We agree with plaintiff that, under the circumstances here, the court could require specific performance. There was evidence that defendant knew in October that plaintiff needed defendant to move by November 18 and that defendant did not object. Defendant never claimed that it had any special needs that would preclude or restrict it from finding “equivalent” office space. The parties also agreed to a “reasonable” price for moving costs. The term “reasonable” is not so indefinite as to prevent an agreement from being enforceable, see Adair Homes v. Jarrell, 59 Or App 80, 84, 650 P2d 180 (1982), and we agree with the trial court that, under these facts, the actual moving costs are “reasonable.”

We also agree -with plaintiff that, even if the agreement concerning moving costs was indefinite, the court could order specific performance to effect the parties’ intent. The essence of the agreement was that defendant agreed to vacate and that plaintiff would relocate defendant to comparable space. The conduct of the parties in looking for alternative space demonstrates that they intended the relocation to take place.

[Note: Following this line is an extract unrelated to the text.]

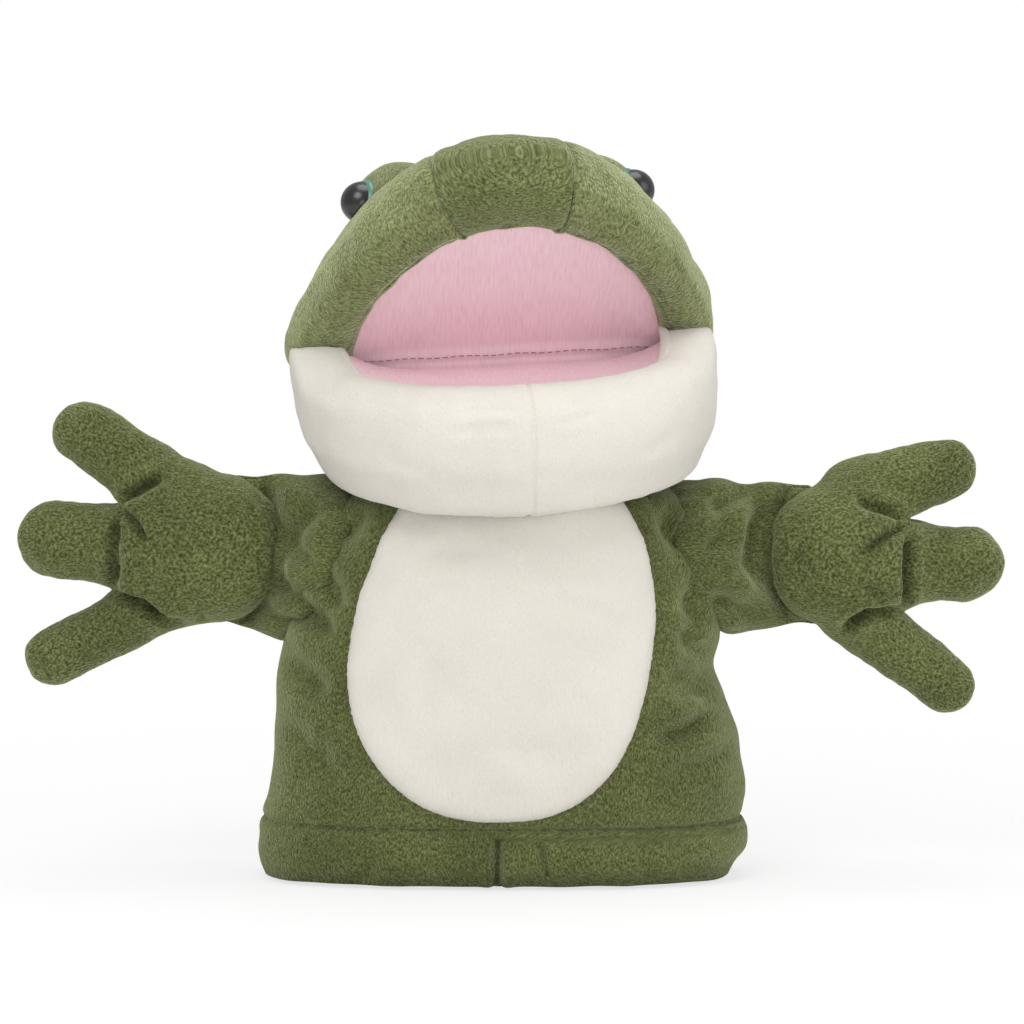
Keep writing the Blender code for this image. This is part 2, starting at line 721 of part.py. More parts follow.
# ---------------------------------------------------------------- arms
def sleeve(side, materials, parent):
    """A short stuffed sleeve from inside the armhole to the wrist."""
    arm = ARMS[side]
    end = arm["sleeve_end"]
    stations = (
        (SLEEVE_ROOT, 0.80),
        (SLEEVE_ROOT + 2.5, 0.97),
        (SHOULDER.x, 1.0),
        (end - 8.0, 0.97),
        (end - 2.0, 0.90),
        (end, 0.76),
    )
    rings = []
    for reach, share in stations:
        oval = superellipse(SLEEVE_HALF_DEPTH * share, SLEEVE_HALF_HEIGHT * share, 2.1, 24)
        rings.append([Vector((arm["sign"] * reach, y, SHOULDER.z + z)) for y, z in oval])
    return solid("sleeve_" + side, *loft(rings), materials["green_plush"], parent)


def palm(side, materials, parent):
    """A stuffed palm: a pillow, deepest in the middle and round where the wrist bends."""
    arm = ARMS[side]
    centre, height, half_length, half_height = arm["palm"]
    rings = []
    count = 11
    for i in range(count):
        angle = math.pi * (i + 0.5) / count
        along = -math.cos(angle)
        share = math.sin(angle) ** 0.62
        deep = PALM_HALF_DEPTH * (1.0 - abs(along) ** 2.3) ** 0.5
        oval = superellipse(max(deep, 1.2), half_height * share, 2.0, 20)
        reach = arm["sign"] * (centre + half_length * along)
        rings.append([Vector((reach, y, height + z)) for y, z in oval])
    return solid("palm_" + side, *loft(rings), materials["green_plush"], parent)


def finger_frame(side, place, tilt):
    """A finger's hinge point and its directions: ahead, and over along the hinge."""
    sign = ARMS[side]["sign"]
    angle = math.radians(tilt)
    ahead = Vector((sign * math.cos(angle), 0.0, math.sin(angle)))
    over = Vector((0.0, 1.0, 0.0)).cross(ahead) * sign
    return Vector((sign * place[0], 0.0, place[1])), ahead, over


def finger_socket(side, which, place, tilt, half_width, parent):
    """The room that a finger's round base turns in, open ahead."""
    hinge, ahead, over = finger_frame(side, place, tilt)
    radius = FINGER_ROUND + GAP + 0.15
    section = [(40.0, 20.0), (40.0, -20.0), (0.0, -20.0), (0.0, -radius)]
    for turn in (-60.0, -30.0, 0.0, 30.0, 60.0):
        angle = math.radians(turn)
        section.append((-radius * math.cos(angle), radius * math.sin(angle)))
    section += [(0.0, radius), (0.0, 20.0)]
    rings = []
    for reach in (-half_width - 2 * GAP, half_width + 2 * GAP):
        rings.append([hinge + over * reach + ahead * u + Vector((0.0, v, 0.0)) for u, v in section])
    return cutter(solid("socket_" + which + "_" + side, *loft(rings), None, parent))


def finger(side, which, place, tilt, reach, half_width, materials, parent):
    """A stuffed finger: its base is round about the hinge, and its tip is a soft point."""
    hinge, ahead, over = finger_frame(side, place, tilt)
    stations = []
    for turn in (-72.0, -45.0, -20.0, 0.0):
        angle = math.radians(turn)
        wide = 0.93 * (1.0 - abs(math.sin(angle)) ** 5) ** 0.5
        stations.append((FINGER_ROUND * math.sin(angle), wide, math.cos(angle)))
    stations.append((reach * 0.35, 1.0, 1.08))
    for turn in (15.0, 40.0, 62.0, 80.0):
        angle = math.radians(turn)
        along = reach - half_width + half_width * math.sin(angle)
        stations.append((along, 0.98 * math.cos(angle) ** 0.9, 1.02 * math.cos(angle) ** 0.9))
    rings = []
    for along, wide, deep in stations:
        oval = superellipse(half_width * wide, FINGER_ROUND * deep, 2.1, 16)
        rings.append([hinge + ahead * along + over * a + Vector((0.0, b, 0.0)) for a, b in oval])
    name = "finger_" + which + "_" + side
    return solid(name, *loft(rings), materials["green_plush"], parent)


# ---------------------------------------------------------------- assembly
def main():
    clear_scene()
    materials = make_materials()
    torso = pivot("torso", Vector((0.0, 0.0, 0.0)))
    neck = pivot("neck_turn", NECK_PIVOT, torso, Matrix.Rotation(HEAD_YAW, 4, "Z"))
    head = pivot("head_nod", NECK_PIVOT, neck, Matrix.Rotation(HEAD_ROLL, 4, "Y"))
    jaw = pivot("jaw_hinge", HINGE, head)

    panels = []
    for name, start, end in (
        ("body_front", -math.pi + 0.003, -0.003),
        ("body_back", 0.003, math.pi - 0.003),
    ):
        panels.append(body_panel(name, start, end, materials["green_plush"], torso))
    for side in ARMS:
        hole = armhole_cutter(side, torso)
        for panel in panels:
            cut(panel, hole)
    belly_patch(materials["cream_plush"], torso)
    hem_band(materials["green_plush"], torso)
    neck_ring(materials["green_plush"], neck)

    neck_ball = cutter(ball("neck_space", NECK_PIVOT, NECK_CLEAR, head))
    head_panels(materials, head)
    head_filling(materials, head, neck_ball)
    gussets(materials, head, neck_ball)
    jaw_parts(materials, jaw, neck_ball)
    palates(materials, head, jaw)
    head_form = cutter(head_dome("head_form", -GAP, -1.0, head))
    for side in ARMS:
        covers = (bpy.data.objects["head_side_" + side], bpy.data.objects["head_stuffing"])
        eye(side, materials, head, head_form, covers)

    for side, arm in ARMS.items():
        sign = arm["sign"]
        shoulder = pivot(
            "shoulder_" + side, Vector((sign * SHOULDER.x, SHOULDER.y, SHOULDER.z)), torso
        )
        sleeve(side, materials, shoulder)
        centre, height, half_length, _ = arm["palm"]
        wrist_x = sign * (centre - half_length + WRIST_ROUND)
        wrist = pivot("wrist_" + side, Vector((wrist_x, 0.0, height)), shoulder)
        hand = palm(side, materials, wrist)
        for which, place, tilt, reach, half_width in arm["fingers"]:
            hinge = finger_frame(side, place, tilt)[0]
            knuckle = pivot("knuckle_" + which + "_" + side, hinge, wrist)
            finger(side, which, place, tilt, reach, half_width, materials, knuckle)
            cut(hand, finger_socket(side, which, place, tilt, half_width, wrist))


main()
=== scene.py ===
"""Looks for the frog hand puppet: plush skins, belly, mouth, eyes, stuffed arms and hands.

Shapes are worked out in millimetres in the straight pose and placed with the CAD's own joints.
"""

import json
import math

import bpy
import numpy as np
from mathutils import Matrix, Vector


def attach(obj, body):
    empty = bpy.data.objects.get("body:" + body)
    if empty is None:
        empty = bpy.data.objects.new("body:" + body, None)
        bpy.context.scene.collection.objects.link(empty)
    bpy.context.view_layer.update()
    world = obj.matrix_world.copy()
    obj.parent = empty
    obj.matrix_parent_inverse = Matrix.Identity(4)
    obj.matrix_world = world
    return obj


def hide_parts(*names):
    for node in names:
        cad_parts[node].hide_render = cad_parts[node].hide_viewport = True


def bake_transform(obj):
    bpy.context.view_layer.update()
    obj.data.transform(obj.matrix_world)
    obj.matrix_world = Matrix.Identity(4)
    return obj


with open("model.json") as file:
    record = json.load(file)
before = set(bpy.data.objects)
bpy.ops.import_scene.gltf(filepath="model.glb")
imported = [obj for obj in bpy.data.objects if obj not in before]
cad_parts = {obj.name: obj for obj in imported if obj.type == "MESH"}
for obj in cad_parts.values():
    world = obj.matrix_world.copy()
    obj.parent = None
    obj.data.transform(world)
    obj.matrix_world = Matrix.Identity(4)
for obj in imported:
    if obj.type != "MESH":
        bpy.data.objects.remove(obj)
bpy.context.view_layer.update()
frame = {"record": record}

MM = 0.001
RECORD = frame["record"]
JOINTS = {joint["name"]: joint for joint in RECORD["behaviour"]["joints"]}


# ---------------------------------------------------------------- the head's frame, from the joints
def millimetres(point):
    return np.array(point, float) / MM


NECK = millimetres(JOINTS["neck_turn"]["pos_m"])
NOD_AXIS = np.array(JOINTS["head_nod"]["axis"], float)
HEAD_X = -np.array(JOINTS["jaw_close"]["axis"], float)
HEAD_Y = np.array([-NOD_AXIS[1], NOD_AXIS[0], 0.0])
HEAD_TURN = np.stack([HEAD_X, HEAD_Y, np.cross(HEAD_X, HEAD_Y)], axis=1)
HINGE = NECK + (millimetres(JOINTS["jaw_close"]["pos_m"]) - NECK) @ HEAD_TURN
UPPER_TILT = math.radians(45.0)
LOWER_TILT = math.radians(-10.0)


def head_place(points):
    """From the head's straight pose to the row frame."""
    return NECK + (np.asarray(points, float) - NECK) @ HEAD_TURN.T


def in_mouth(tilt, x, v, w):
    """Points from the hinge: across, forward along a palate, and off it, away from the mouth."""
    side = 1.0 if tilt > 0 else -1.0
    x, v, w = np.broadcast_arrays(np.asarray(x, float), v, w)
    y = HINGE[1] - v * math.cos(tilt) + side * w * math.sin(tilt)
    z = HINGE[2] + v * math.sin(tilt) + side * w * math.cos(tilt)
    return np.stack([x + HINGE[0], y, z], axis=-1)


# ---------------------------------------------------------------- numbers and curves
def smooth(value, low, high):
    t = np.clip((value - low) / (high - low), 0.0, 1.0)
    return t * t * (3.0 - 2.0 * t)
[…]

When the conduct or expressions of parties to an agreement indicate a sufficient intent to make a contract, a court has latitude to fill in the gaps and, by its decree of specific performance, to formulate subordinate details of the agreement. Howard v. Thomas, 270 Or 6, 13, 526 P2d 552 (1974). The court did not err in doing that here.

Defendant next argues that the agreement was an oral modification of the terms of the lease and is unenforceable because defendant’s lease contained a provision that “any waivers [of the terms of the lease] shall be in writing.” Plaintiff counters that there was no oral modification of the lease because, on the day plaintiff and defendant reached the agreement, plaintiff was not a party to that lease. We agree. When defendant agreed to move, plaintiff had not yet purchased the building and was not defendant’s landlord. Their agreement was not an oral modification of the lease.

Finally, defendant contends that the court erred in granting specific performance, because plaintiff had an array of legal remedies, including an action in ejectment, a forcible entry and detainer action or a claim for money damages on the basis of a breach of the alleged oral contract. See Wilson v. Parent, 228 Or 354, 369-70, 365 P2d 72 (1961). We disagree.

An action in ejectment was not available to plaintiff, because defendant had not defaulted on the lease. See Coles v. Meskimen, 48 Or 54, 56-57, 85 P 67 (1906). Likewise, a forcible entry and detainer action was not available to plaintiff, because defendant was not unlawfully holding its space in the building by force. ORS 105.115(1). Finally, money damages for breach of the oral agreement would be difficult to calculate, because the potential harm caused by defendant’s breach would be substantial and widespread. For example, plaintiff faced potential liability to Coast Distributors for breach of their lease agreement. Unless it could locate a new tenant with similar large-space needs, plaintiff would lose the nearly $500,000 projected yearly revenue from the lease with Coast Distributors. That, in turn, could cause loss of its investment in the building.

Additionally, denying equitable relief would cause severe harm to plaintiff, but not to defendant. Courts of equity may examine the effect of granting or denying equitable relief. Public Market Co. v. Portland, 160 Or 155, 167, 83 P2d 440 (1938). As mentioned above, without Coast Distributors, its largest tenant, plaintiff could lose its investment in the building. On the other hand, defendant had no unique needs associated with tenancy in that building. It was to be relocated to equivalent space and fully compensated for the move. The trial court correctly determined that the legal remedies were inadequate.

Affirmed. 
      
       Because the agreement was not an oral modification of a lease, we also reject defendant’s contention that the agreement is void under the Statute of Frauds. See ORS 41.580(l)(e).